As you can see from the video, anthocyanins are also excellent indicators.  They turn red in acid and blue-green in alkali.  In a strong caustic soda solution, about which i will soon make a video, they become orange.  The reaction between the sodium bicarbonate and lime juice, incidentally, produces a sodium citrate, of which there are three different types, and releases carbon dioxide, which occurs when any alkaline carbonate is combined with an acid.  Disodium citrate can be used to reduce the discomfort of cystitis and urethritis, and is one of the approximately twenty compounds which can easily be made at home from common organic acids and alkali and alkali earth metal compounds.  Compounds which are combinations of acids and bases are known as salts, so the sodium citrates are good examples of organic salts.

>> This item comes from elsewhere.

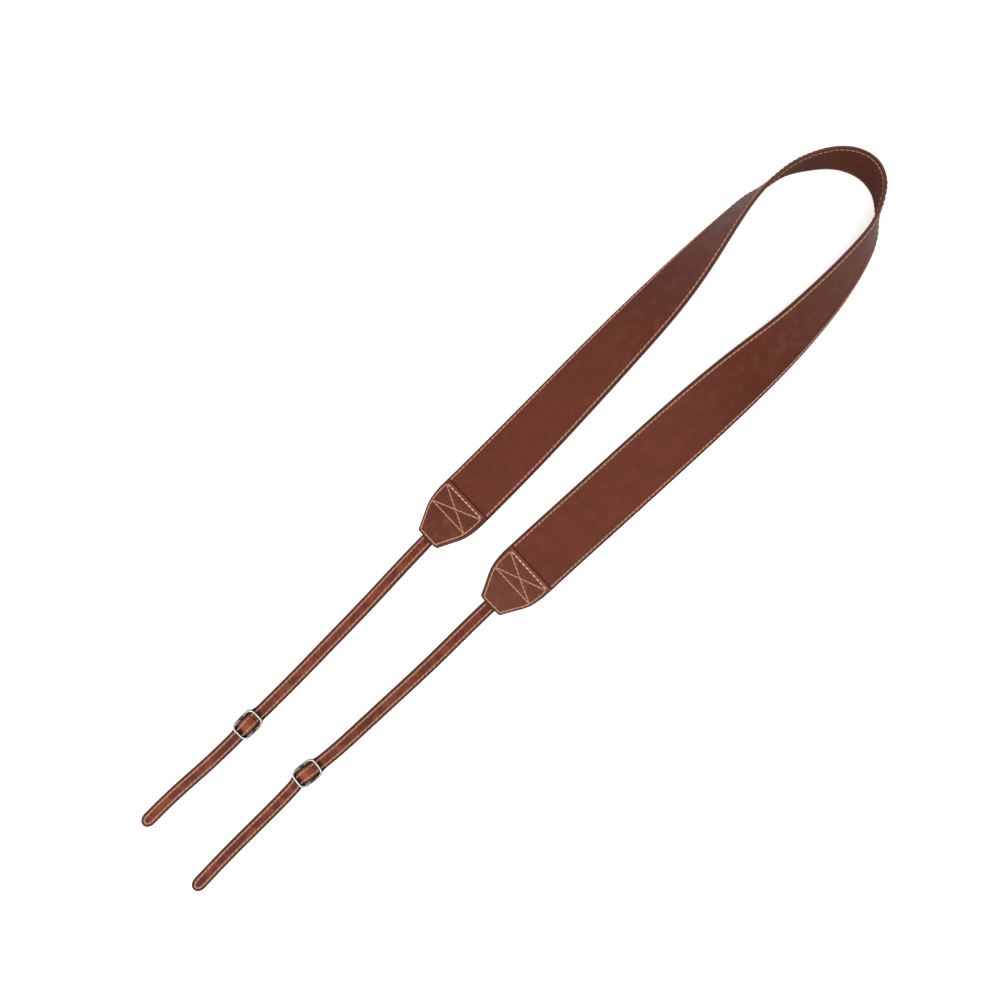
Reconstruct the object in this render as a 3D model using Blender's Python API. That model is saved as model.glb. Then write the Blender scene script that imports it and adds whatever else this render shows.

The other thing about all this is that the soda bread, which to be honest i perceive as pale turquoise rather than green or blue, is an example of a blue food.  Genuinely strong blue foods have long been an obsession of mine because there are so few of them, and the ones which are claimed to be blue or called blue usually aren't, such as blueberries, pasta coloured with squid ink or "blue corn".  However, there are a few foods which are genuinely blue, and this is one of them, though being soda bread it's probably partly antinutritional.  Another food which would be blue for the same reasons if it existed would be the Finnish salmiakki, which is high in sal ammoniac or ammonium chloride, mixed with liquorice:


  Besides that, there are rather few, but they would include cornflower or borage petals and raw bruised Boletus fungi:

Cornflower

Borage - Borago officinalis - i actually use this quite a lot, partly for its fatty acids.  There are pyrrolizidine alkaloids in it though, so i'm not incredibly keen, and it tends to go off very quickly which is also annoying.

Boletus - don't know which species, but they turn distinctively blue on cutting.  Not all are edible though, either

Anyway, i don't seem to share the general aversion to blue food and was only fearful of the blue soda bread because i was expecting it to taste like a combination of cabbage and bicarbonate of soda, but surprisingly it turned out to taste absolutely fine and was really nice.  I think i just got lucky with the quantity of soda though.

Unfortunately, this is the second time i've made something non-vegan for a YouTube video in a week, so i need to make amends in some way.